Johnson's announcement came four days before the U.S. national championships in St. Louis and four weeks before the U.S. Olympic trials in San Jose. A three-person panel will name the five-woman Olympic team hours after the trials end July 1. Johnson's knee injury had already limited her training on her stronger events. She abandoned the idea of being an all-around gymnast who would need to tumble and compete on the vault.
Still, she soldiered on with the hopes of being a specialist on the team that will be favored to win gold in London. At the world championships in Tokyo last year, a new crop of U.S. gymnasts, including Jordyn Wieber and Aly Raisman, led a U.S. team to victory by more than four points over silver-medalist Russia, a significant margin in a sport judged by fractions.
Johnson didn't make the world team but instead won two medals -- gold in the team competition and silver on the uneven bars -- at the less prestigious Pan-American Games in Guadalajara, Mexico. U.S. program coordinator Martha Karolyi spoke glowingly about Johnson's dedication to her sport.
"It is a true champion who wins the race the first time and then is willing to take baby steps to join the race the second time," she said.
This was, after all, the same girl who once spooked her mother by climbing out of her crib and prancing around the floor before her first birthday.
In an odd way, Johnson saw the chalked writing on the beam when Gabby Douglas, a new girl on the national team, began emerging as a star at Chow's gym, her longtime training site in Des Moines. With her boundless energy and chatty personality, Douglas, at 15 the youngest competitor from any nation at the Tokyo worlds, was like a younger Johnson, one who wasn't yet fighting off accumulated aches and pains.

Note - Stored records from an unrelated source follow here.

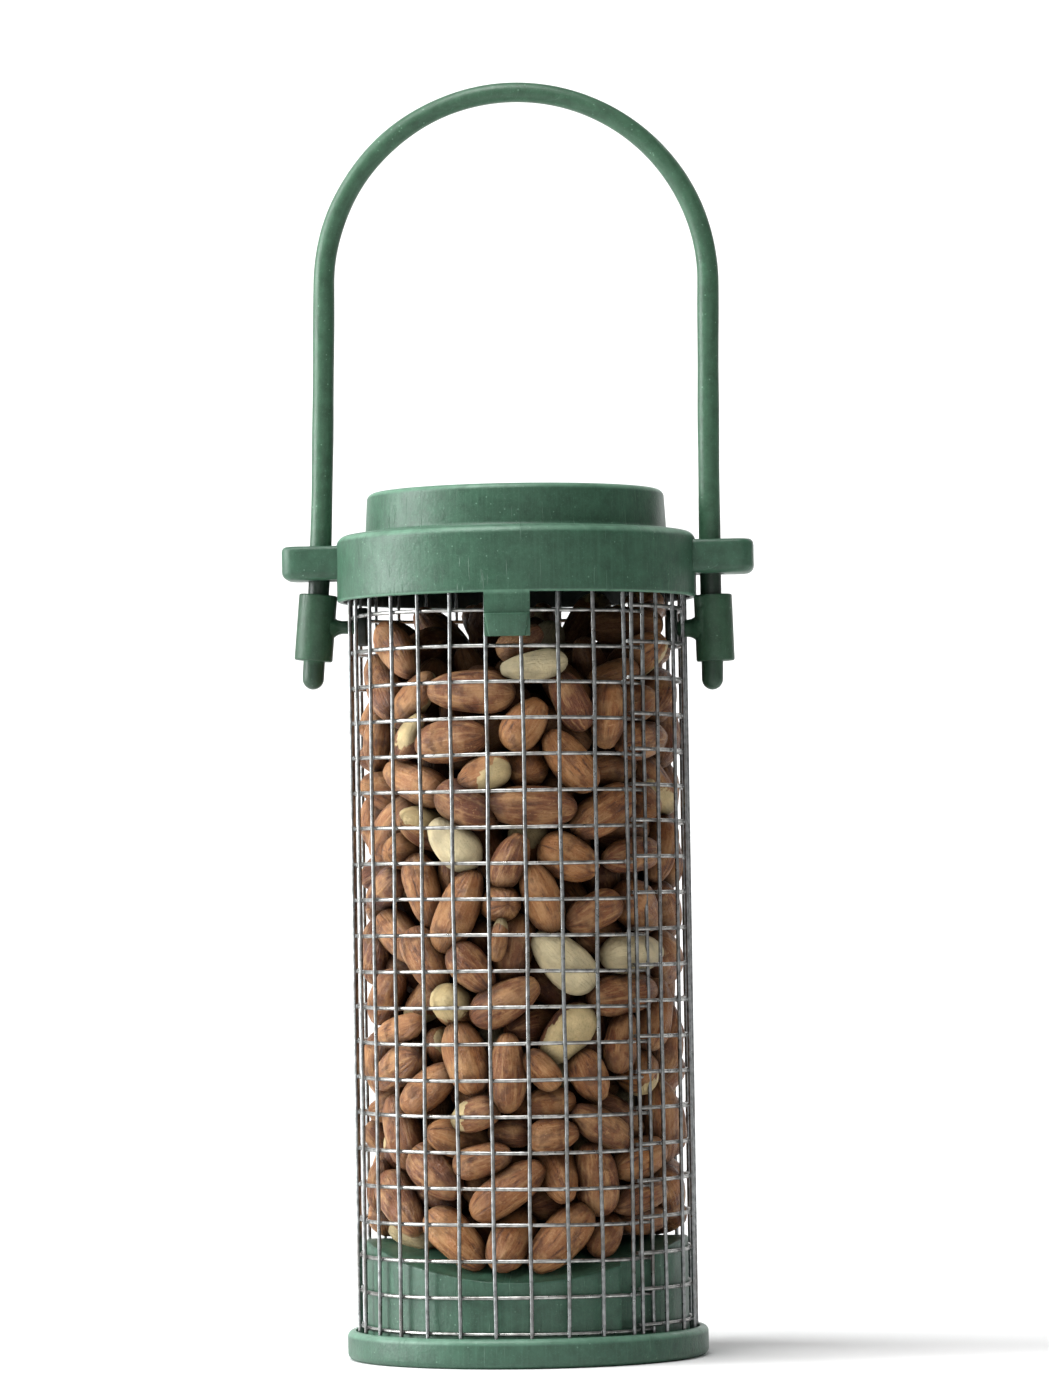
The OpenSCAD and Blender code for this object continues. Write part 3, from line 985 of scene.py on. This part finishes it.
def build_welds():
    """A small flattened nugget where each hoop crosses each upright wire."""
    ball = bmesh.new()
    bmesh.ops.create_icosphere(ball, subdivisions=1, radius=1.0)
    shape = [v.co.copy() for v in ball.verts]
    shape_faces = [tuple(v.index for v in f.verts) for f in ball.faces]
    ball.free()
    parts = []
    for k in range(HOOP_COUNT):
        for n in range(LINE_COUNT):
            angle = line_angle(n)
            z = hoop_z(k, angle)
            angle += line_offset(n, z)
            centre = around(angle, (HOOP_R + LINE_R) / 2 - tuck_at(line_angle(n)), z)
            turn = Matrix.Rotation(math.radians(angle), 3, "Z")
            size = 1.0 + 0.2 * math.sin(k * 3.7 + n * 2.3)
            points = [
                centre + turn @ Vector((v.x * 0.52 * size, v.y * 0.34, v.z * 0.5 * size))
                for v in shape
            ]
            parts.append((points, shape_faces))
    build_wires("weld_nuggets", parts, None, SHADED_LINE_ZINC)


# ---------------- peanuts

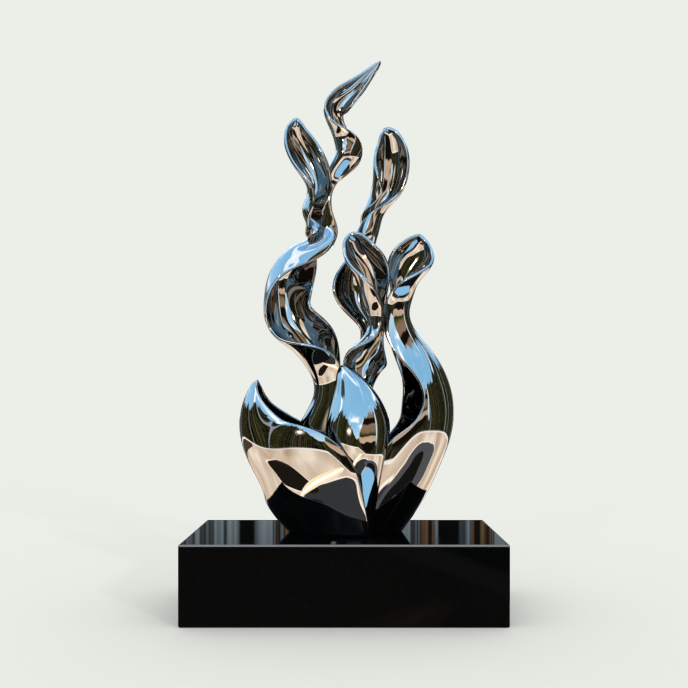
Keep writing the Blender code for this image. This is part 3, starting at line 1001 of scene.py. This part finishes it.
class FLAME_OT_raise_tongues(Operator):
    """Build the polished metal flame from its tongues"""

    bl_idname = "flame.raise_tongues"
    bl_label = "Raise Tongues"

    def execute(self, context):
        sizes = context.scene.flame_sizes
        steel = polished_steel(context.scene.steel_look, marks_group())
        vertices = []
        faces = []
        count = 0
        for stations in TONGUES.values():
            places, quads = tongue_mesh(stations, sizes)
            vertices.append(places)
            faces.extend((quads + count).tolist())
            count += len(places)
        plate, plate_faces = foot_plate_mesh()
        vertices.append(plate)
        faces.extend([[number + count for number in face] for face in plate_faces])
        flame = new_piece("polished_flame", np.concatenate(vertices), faces, steel)
        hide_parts("flame")
        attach(flame, "root")
        return {"FINISHED"}


class FLAME_OT_polish_plinth(Operator):
    """Give the plinth its polished stone"""

    bl_idname = "flame.polish_plinth"
    bl_label = "Polish Plinth"

    def execute(self, context):
        stone = black_granite(context.scene.stone_look, marks_group())
        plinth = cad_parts["plinth"]
        for slot in plinth.material_slots:
            slot.material = stone
        return {"FINISHED"}


class FLAME_PT_sidebar(Panel):
    """Sizes, colours and buttons of the flame"""

    bl_idname = "FLAME_PT_sidebar"
    bl_label = "Polished Flame"
    bl_space_type = "VIEW_3D"
    bl_region_type = "UI"
    bl_category = "Flame"

    def draw(self, context):
        layout = self.layout
        for key in GROUPS:
            settings = getattr(context.scene, key)
            column = layout.column(align=True)
            for name in settings.bl_rna.properties.keys():
                if name not in ("rna_type", "name"):
                    column.prop(settings, name)
        for operator in OPERATORS:
            layout.operator(operator.bl_idname)


GROUPS = {
    "flame_sizes": FlameSizes,
    "steel_look": SteelLook,
    "stone_look": StoneLook,
    "stage_look": StageLook,
}
OPERATORS = (FLAME_OT_set_stage, FLAME_OT_polish_plinth, FLAME_OT_raise_tongues)


def register():
    for key, kind in GROUPS.items():
        bpy.utils.register_class(kind)
        setattr(bpy.types.Scene, key, PointerProperty(type=kind))
    for kind in (*OPERATORS, FLAME_PT_sidebar):
        bpy.utils.register_class(kind)


def unregister():
    for kind in (FLAME_PT_sidebar, *reversed(OPERATORS)):
        bpy.utils.unregister_class(kind)
    for key, kind in reversed(list(GROUPS.items())):
        delattr(bpy.types.Scene, key)
        bpy.utils.unregister_class(kind)


def main():
    register()
    bpy.ops.flame.set_stage()
    bpy.ops.flame.polish_plinth()
    bpy.ops.flame.raise_tongues()


if __name__ == "__main__":
    main()
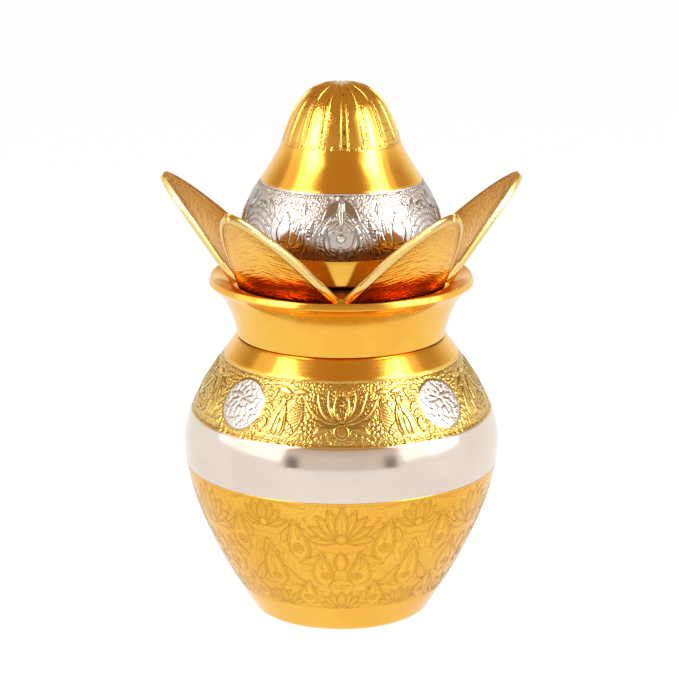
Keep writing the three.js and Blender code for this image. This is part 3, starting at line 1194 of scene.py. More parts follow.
def belly_leaves(relief: Relief) -> None:
    """Stamps the hatched leaves that fill the lower belly between its flowers.

    Args:
        relief: the laid out band.
    """
    leaves = (
        (3.4, 12.6, 150, 7.6, 1.5, 0.3), (9.8, 23.0, 70, 9.5, 1.7, -0.2),
        (16.4, 28.6, 118, 8.6, 1.6, 0.2), (18.6, 21.4, 58, 9.0, 1.5, 0.25),
        (7.6, 30.6, 20, 7.6, 1.3, 0.25), (14.8, 13.4, 200, 8.0, 1.5, 0.2),
        (12.2, 11.6, 40, 9.5, 1.5, 0.3), (16.2, 5.4, 150, 6.4, 1.4, -0.2),
        (6.2, 8.2, 12, 8.0, 1.4, 0.3), (4.6, 24.6, -35, 8.4, 1.5, 0.2),
    )
    for x, y, angle, length, width, bend in leaves:
        leaf = relief.petal(x, y, angle, length, width, 0.8, bend)
        relief.stamp(leaf, 0.02)
        relief.hatch(leaf, relief.x * 0.6 + relief.y, 0.95, 0.45, width * 0.9, 0.6)


def belly_mangoes(relief: Relief, edge: float) -> None:
    """Stamps the bent mango shapes with a flower in each.

    Args:
        relief: the laid out band.
        edge: where the ornament folds.
    """
    mangoes = ((4.2, 15.4, 66, 12.4, 3.4, 0.32), (12.4, 25.6, 104, 12.6, 3.2, -0.30),
               (11.0, 4.6, 74, 11.6, 3.2, 0.34), (edge, 13.4, 90, 15.6, 3.6, 0.0))
    for x, y, angle, length, width, bend in mangoes:
        cosine, sine = direction(angle)
        foot = y - 2.4
        mango = relief.petal(x, foot, angle, length, width, 0.62, bend)
        relief.stamp(mango, 0.02, inner=0.7)
        relief.hatch(-mango, relief.x + relief.y, 0.9, 0.15, 0.85, 0.7)
        relief.flower(x + 1.4 * cosine, foot + 4.0 * sine, 1.6, 7)
        heart = relief.petal(x + 2.6 * cosine, foot + 2.4 * sine + 4.0, angle, length * 0.4, 0.5, 1.0, bend)
        relief.groove(heart, 0.7)


def lower_frieze(relief: Relief, top: float) -> None:
    """Stamps the scrolling flowers on the pot's lower belly.

    Args:
        relief: the laid out band, folded so that x runs from a fan flower to a tall bud.
        top: height of the band on the flat.
    """
    edge = 20.9
    fine = {"dome": 0.02, "inner": 0.55}
    relief.ripples(4.6, 0.52, 53)
    belly_leaves(relief)
    relief.petals(((0.0, 19.0, 90, 7.4, 2.0, 0.0),), 0.8, **fine)
    relief.fan(0.0, top - 10.6, [90, 66, 42, 18, -8], 9.6, 1.8, **fine)
    relief.stamp(relief.disc(0.0, top - 10.8, 1.7), 0.03, inner=0.5)
    relief.fan(0.0, 1.4, [90, 62, 34, 8], 8.6, 1.7, **fine)
    belly_mangoes(relief, edge)
    relief.fan(edge, 1.6, [90, 116, 142, 168], 7.8, 1.5, **fine)
    relief.fan(edge, top - 7.0, [90, 118, 146, 174], 6.6, 1.5, **fine)
    relief.stamp(relief.disc(edge, top - 7.0, 1.2), 0.03)
    relief.rule(0.7, 0.7)
    relief.rule(top - 0.7, 0.6)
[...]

"I never had a teammate at Chow's at that level," she said of the gym owned by Beijing-born Liang Chow. "I always had Chow's to myself. We're like dad and daughter. Now I see Gabby, and I'm like a proud mom"
Johnson's comeback ultimately fell short because of the injury, the reduction of the Olympic roster this year from six to five and the astounding depth of the U.S. women's program. Chellsie Memmel, the world all-around champ in 2005, had her petition to nationals rejected after struggling with injuries, herself, for the past few years. Among the team's veteran corps, Nastia Liukin, Rebecca Bross, Alicia Sacramone and Bridget Sloan are fighting the obstacles of age, health and younger, surging teammates as they try to get to London.
Johnson still has sponsors, a new book, a future in college and on television and an association with her sport that will serve her well. Still, even after a matter of days, the solitary void is already unmistakable.
"It's weird not to have to get up and go to practice," she said.